Exercise description
Where a line holds "object", copy it.

Supplied information
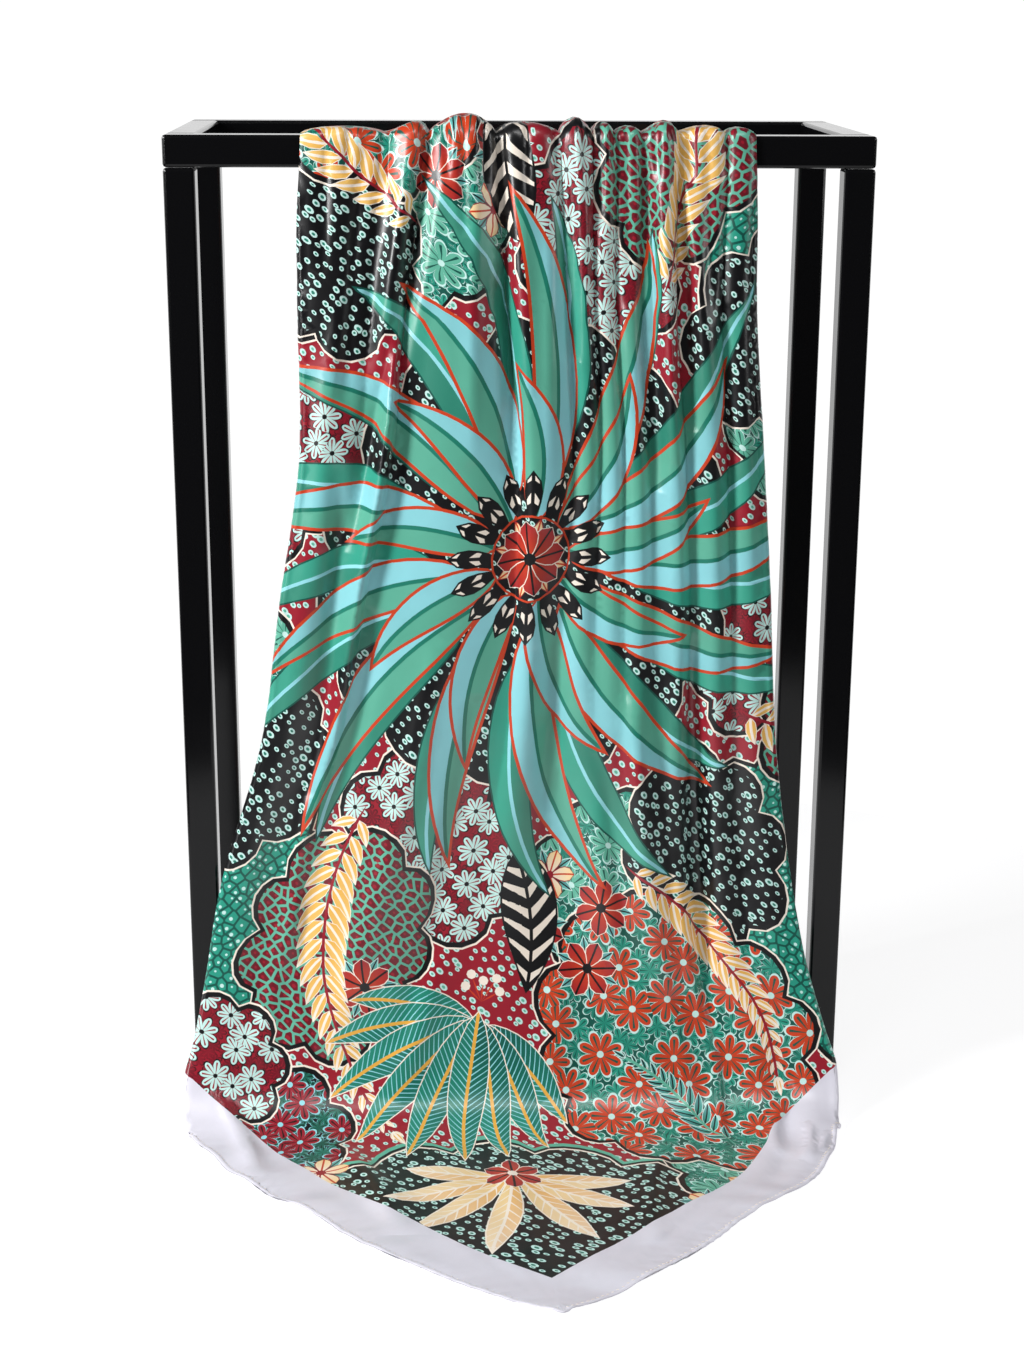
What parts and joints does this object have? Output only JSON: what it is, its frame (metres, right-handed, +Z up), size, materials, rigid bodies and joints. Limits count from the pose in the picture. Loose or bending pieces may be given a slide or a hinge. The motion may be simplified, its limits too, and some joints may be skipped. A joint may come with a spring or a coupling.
{
  "type": "square scarf on a display stand",
  "caption": "Square printed satin scarf hung by its diagonal over the front rail of an open box stand, one corner lying on the floor.",
  "frame": {"origin": "on the floor, below the middle of the whole object's box", "axes": "+Z up, +X to the viewer's right across the stand, -Y towards the viewer, where the scarf's front corner lies"},
  "size_m": [0.4544, 0.5024, 0.6724],
  "materials": {
    "stand": "satin black enamel on square steel tube",
    "scarf": "printed polyester satin with a soft sheen and a plain pale border"
  },
  "bodies": {
    "root": {"front_rail": "stand", "back_rail": "stand", "left_rail": "stand", "right_rail": "stand", "front_left_leg": "stand", "front_right_leg": "stand", "back_left_leg": "stand", "back_right_leg": "stand", "scarf_toe": "scarf", "scarf_front": "scarf", "scarf_over_rail": "scarf", "scarf_back_corner": "scarf", "scarf_left_flap": "scarf", "scarf_right_flap": "scarf"}
  },
  "joints": []
}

Result
What parts and joints does this object have? Output only JSON: what it is, its frame (metres, right-handed, +Z up), size, materials, rigid bodies and joints. Limits count from the pose in the picture. Loose or bending pieces may be given a slide or a hinge. The motion may be simplified, its limits too, and some joints may be skipped. A joint may come with a spring or a coupling.
  "frame": {"origin": "on the floor, below the middle of the whole object's box", "axes": "+Z up, +X to the viewer's right across the stand, -Y towards the viewer, where the scarf's front corner lies"},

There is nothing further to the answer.